Addendum. Joe Tomei in the comments has provided an excellent Hiragana & Katakana site that has tables showing more features and forms of both systems than I ever knew existed. Check it out.

Comments

  1. I’m puzzled by this explanation. I can certainly see how writing the name in kanji would be difficult to read, but the differences in legibility between hiragana and katakana are so minor as to be insignificant to my, admittedly not very well-trained, eye.

  2. I don’t buy it either. I don’t think it’s a hard and fast rule, but writing a name in hiragana would imply that’s how it’s really supposed to be written; writing it in katakana implies “I really use kanji ordinarily to write my name, but for the sake of readability, I’ll use kana.” People can write any Japanese character clearly or not, it has nothing to do with the nature of the character, and has everything to do with the writer’s haste.
    There are some given names for women that are written partly or completely in hiragana. And of course, the costume designer Emi Wada chooses to write her entire name in katakana all the time…

  3. So are you guys denying that people do in fact write their names in katakana under those circumstances, or are you saying there’s another explanation?

  4. I’m not denying or confirming it, as I’ve never observed the practice, but I’m saying that if it happens, that’s why it happens.

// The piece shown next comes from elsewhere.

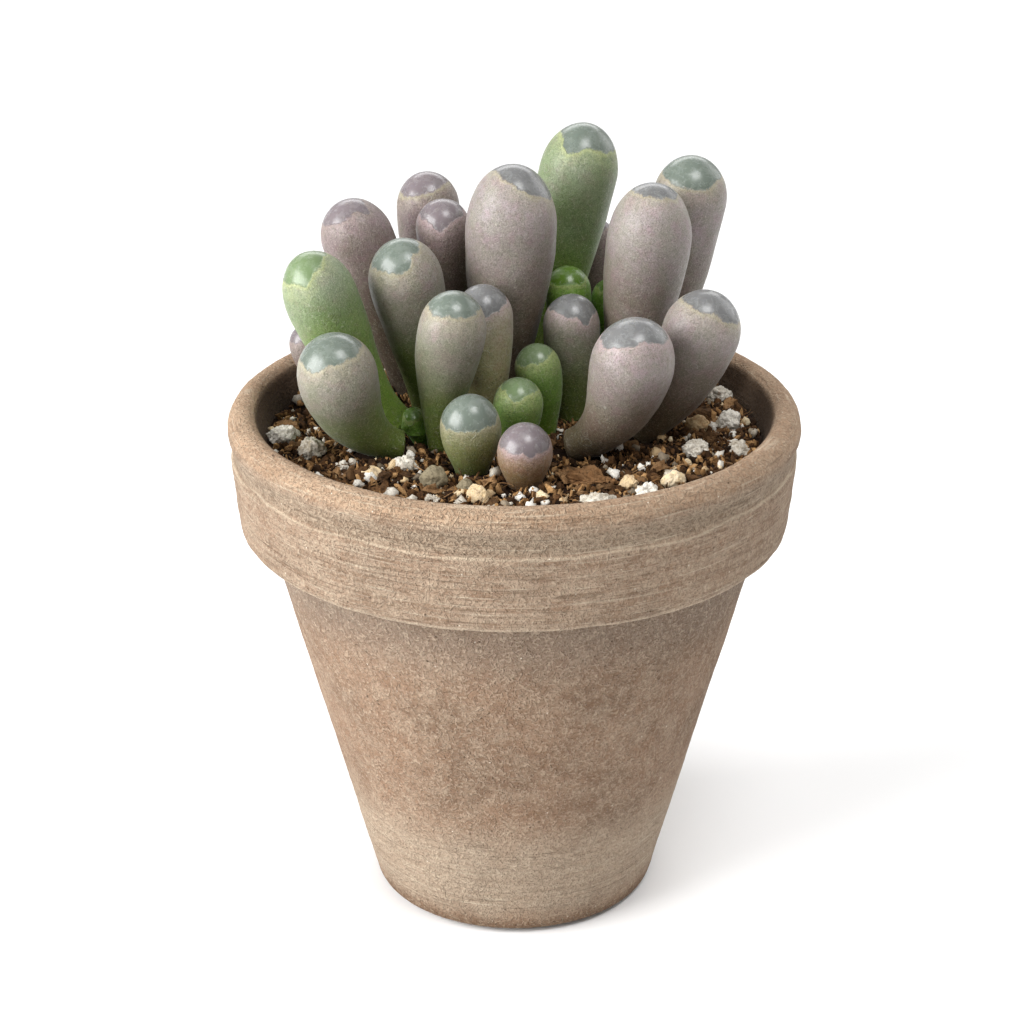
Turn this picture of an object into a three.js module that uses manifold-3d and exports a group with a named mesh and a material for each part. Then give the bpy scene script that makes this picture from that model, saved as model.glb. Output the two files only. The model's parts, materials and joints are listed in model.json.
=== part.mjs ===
// A clump of baby toes (Fenestraria) in a small clay pot.
// Units are millimetres, +Z is up, and the origin is the middle of the pot's flat base.
// The front of the plant faces -Y. Leaves are club shaped, each with a domed clear window at its crown.

import * as THREE from "three";
import { mergeVertices } from "three/addons/utils/BufferGeometryUtils.js";
import Module from "manifold-3d";

// ---- driving dimensions -------------------------------------------------------------------

const CLEARANCE = 0.3; // left between pieces that touch

// pot: a plain tapered flower pot with a deep collar and a drain hole
const POT_HEIGHT = 65;
const RIM_RADIUS = 35;
const LIP_ROUND = 2.2; // rounding of the lip's outer edge
const LIP_INNER_RADIUS = 31.2;
const LIP_INNER_DROP = 1.7; // the lip's inner edge lies this far under its top
const COLLAR_HEIGHT = 15.5;
const COLLAR_FOOT_RADIUS = 33.8;
const NECK_RADIUS = 30.6; // the body where it meets the collar
const BASE_RADIUS = 18.2;
const BASE_BEVEL = 1.4;
const FLOOR_THICKNESS = 5;
const FLOOR_RADIUS = 14.3;
const DRAIN_RADIUS = 5;
const POT_SEGMENTS = 48;

// soil and what grows in it
const SOIL_TOP = 59.5; // settled soil; the loose top dressing lies on it
const CROWN_RADIUS = 3.4; // where each rosette's stems and roots meet
const STEM_RADIUS = 1.5;
const STEM_HEIGHT = 58; // centre line of the creeping stems, which just show in the soil
const LEAF_SIDES = 10;

// ---- colours ------------------------------------------------------------------------------

const CLAY = new THREE.MeshStandardMaterial({ color: 0xa8896c, roughness: 0.9, metalness: 0 });
const PEAT = new THREE.MeshStandardMaterial({ color: 0x4a3222, roughness: 1, metalness: 0 });
const ROOT = new THREE.MeshStandardMaterial({ color: 0x9a7b55, roughness: 0.9, metalness: 0 });
const LEAF = new THREE.MeshStandardMaterial({ color: 0x8b9480, roughness: 0.5, metalness: 0 });
const PERLITE = new THREE.MeshStandardMaterial({ color: 0xe3e0d8, roughness: 0.95, metalness: 0 });
const PUMICE = new THREE.MeshStandardMaterial({ color: 0xd8bd8a, roughness: 0.95, metalness: 0 });
const GRAVEL = new THREE.MeshStandardMaterial({ color: 0x8a8578, roughness: 0.9, metalness: 0 });
const BARK = new THREE.MeshStandardMaterial({ color: 0x7d5533, roughness: 0.95, metalness: 0 });

// ---- helpers ------------------------------------------------------------------------------

const wasm = await Module();
wasm.setup();

// A named mesh, already in the part's frame.
function piece(name, geometry, material) {
  geometry.computeVertexNormals();
  const mesh = new THREE.Mesh(geometry, material);
  mesh.name = name;
  return mesh;
}

// A closed solid through rings of points, with a single point closing each end.
function loft(start, rings, end) {
  const sides = rings[0].length;
  const points = [start, ...rings.flat(), end];
  const last = points.length - 1;
  const at = (ring, side) => 1 + ring * sides + (side % sides);
  const index = [];
  for (let s = 0; s < sides; s++) {
    index.push(0, at(0, s + 1), at(0, s));
    index.push(last, at(rings.length - 1, s), at(rings.length - 1, s + 1));
    for (let r = 0; r + 1 < rings.length; r++) {
      index.push(at(r, s), at(r, s + 1), at(r + 1, s));
      index.push(at(r, s + 1), at(r + 1, s + 1), at(r + 1, s));
    }
  }
  const geometry = new THREE.BufferGeometry().setFromPoints(points);
  geometry.setIndex(index);
  return geometry;
}

// A limb of round section along a plane curve. stations lists [share of the length, radius].
function limb(curve, stations, sides) {
  const chord = new THREE.Vector3().subVectors(curve.v2, curve.v0);
  const bow = new THREE.Vector3().subVectors(curve.v1, curve.v0).cross(chord);
  const level = new THREE.Vector3().crossVectors(chord, new THREE.Vector3(0, 0, 1));
  const across = (bow.length() > 1e-3 ? bow : level).normalize();
  const rings = stations.map(([share, radius]) => {
    const centre = curve.getPointAt(share);
    const other = new THREE.Vector3().crossVectors(curve.getTangentAt(share), across).normalize();
    return Array.from({ length: sides }, (_, side) => {
      const turn = (2 * Math.PI * side) / sides;
      return centre
        .clone()
        .addScaledVector(across, radius * Math.cos(turn))
        .addScaledVector(other, radius * Math.sin(turn));
    });
  });
  return loft(curve.getPointAt(0), rings, curve.getPointAt(1));
}

// A turned solid: the profile is [radius, height] points, read anticlockwise with the axis on its left.
function turned(profile, segments = POT_SEGMENTS) {
  const points = profile.map(([radius, height]) => new THREE.Vector2(radius, height));
  return new THREE.LatheGeometry(points, segments).rotateX(Math.PI / 2);
}

// A copy of a geometry with only its positions.
function bareOf(geometry) {
  const bare = geometry.clone();
  bare.deleteAttribute("normal");
  bare.deleteAttribute("uv");
  return bare;
}

// A geometry as a manifold solid, with its shared corners merged.
function solid(geometry) {
  const merged = mergeVertices(bareOf(geometry), 1e-4);
  return new wasm.Manifold(
    new wasm.Mesh({
      numProp: 3,
      vertProperties: new Float32Array(merged.attributes.position.array),
      triVerts: new Uint32Array(merged.index.array),
    }),
  );
}

// A manifold solid as a geometry.
function geometryOf(made) {
  const mesh = made.getMesh();
  const geometry = new THREE.BufferGeometry();
  geometry.setAttribute("position", new THREE.BufferAttribute(mesh.vertProperties, 3));
  geometry.setIndex(new THREE.BufferAttribute(mesh.triVerts, 1));
  return geometry;
}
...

  5. I don’t have any firsthand experience to draw on, so I can’t say unequivocally that this explanation is bogus. I’m just saying that using katakana to write something that would be equally legible in hiragana strikes me as a weird affectation rather than anything that’s being done out of necessity.
    For example, signs in Tokyo train stations have the names of each stop printed in kanji with hiragana underneath so children can read them. Therefore, the argument that people would use katakana because it makes their name more legible doesn’t make any sense to me.
    On preview, what Adam said.

  6. But the signs are printed. The Q&A’s point is that handwritten hiragana is harder to read. No idea whether it’s true, but that’s their story and they’re sticking to it.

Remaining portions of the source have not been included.